Con spese raddoppiate rispetto ai preventivi già mostruosi, infrastrutture fatiscenti e lunghi strascichi legali e finanziari – nel 2015 restavano ancora debiti per oltre 60 milioni di euro – il Mondiale sarebbe invece diventato quasi subito il passato di un’illusione, goffa quanto la ola del Divo Giulio dalla tribuna d’onore.

A scomparire, prima ancora del Delle Alpi e delle piste d’atletica, sarebbe stato proprio il Pentapartito. Ci avrebbe pensato la Procura di Milano, certo, ma anche la perdita di centralità dell’Italia nella mappa geopolitica. D’altronde, il 1989 aveva già visto la caduta del muro di Berlino, anche se a San Siro sarebbe arrivata ancora la ‘Germania Ovest’ (mentre l’Unione Sovietica era a Napoli); quell’anno noi bambini avevamo scartato i regali di Natale davanti alle immagini del cadavere di Ceausescu.

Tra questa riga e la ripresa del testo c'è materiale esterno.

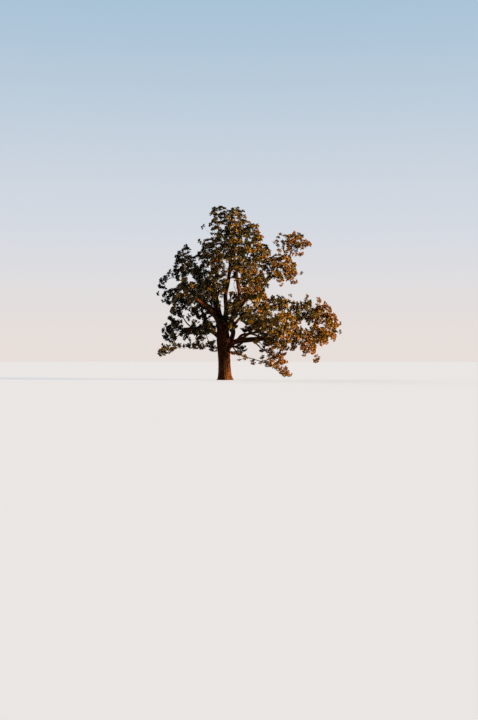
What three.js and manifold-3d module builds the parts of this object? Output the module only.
// A spreading oak that stands alone: a stout trunk with its root flare, the main boughs,
// and the masses of leaves that the boughs carry. Millimetres, +Z up. The origin is the middle
// of the flat cut at ground level, +X is the side with the long low bough, and -Y is the front.
import * as THREE from "three";
import { mergeVertices } from "three/addons/utils/BufferGeometryUtils.js";
import Module from "manifold-3d";

const wasm = await Module();
wasm.setup();

// The trunk.
const TRUNK_RADIUS = 560; // at breast height
const FORK_HEIGHT = 5650;
const FLARE_SPREAD = 170; // how much wider the trunk is where it meets the ground
const FLARE_HEIGHT = 340; // the height over which most of that is lost
const ROOT_RIDGES = 5; // round the flare
const RIDGE_DEPTH = 0.11; // of the radius, at the ground
const SWELL = 60; // the trunk thickens where the lower boughs leave it
const SWELL_HEIGHT = 3500;
const SWELL_LENGTH = 900;
const TRUNK_WAVE = 0.025; // slow unevenness, of the radius
const SHOULDER_RADIUS = 0.9; // the trunk's last ring, between the leaders, of the radius

// The boughs.
const COLLAR_SWELL = 0.45; // a bough is wider where it leaves its parent, of its radius
const COLLAR_LENGTH = 420;
const GNARL = 0.06; // uneven thickness along a bough, of its radius

// How uneven a mass of leaves is, as shares of its half sizes.
const LUMPS = 7;
const CORE_RADIUS = 0.66;
const SMALLEST_LUMP = 0.4;
const LARGEST_LUMP = 0.56;
const LUMP_LIFT = 0.08; // the lumps sit a little above the middle
const LUMP_SPREAD = 0.88; // how near to the top and bottom they come
const LUMP_SCATTER = 0.9; // how far each is moved round, in radians
const GOLDEN_ANGLE = 2.39996;

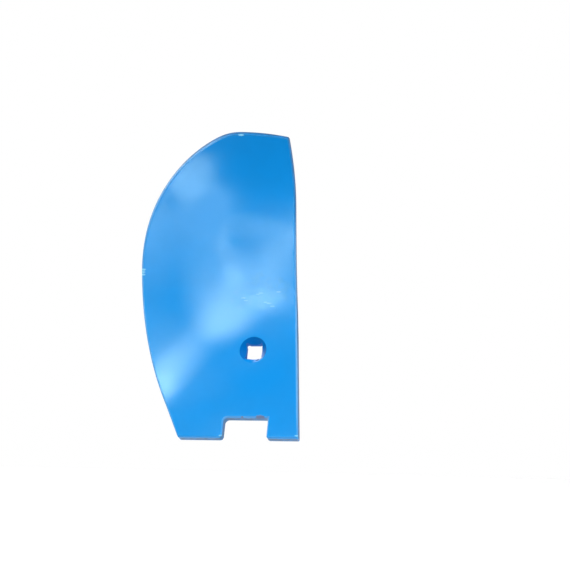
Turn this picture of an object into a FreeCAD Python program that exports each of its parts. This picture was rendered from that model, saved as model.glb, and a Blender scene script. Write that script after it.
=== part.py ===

A Firenze, in uno sciagurato quarto di finale con l’Argentina, la Jugoslavia giocò la sua ultima partita prima del massacro: al capitano Faruk Hadzibegic rinfacciano ancora quel rigore sbagliato come una sconfitta militare (ne parla il giornalista Gigi Riva in un suo bel libro uscito da Sellerio).

E se fu nel calcio che si afflosciarono le macerie della prima repubblica, proprio dal calcio sarebbe poi nata la seconda, quella di Berlusconi e di Forza Italia. Ma questa è un’altra disgrazia.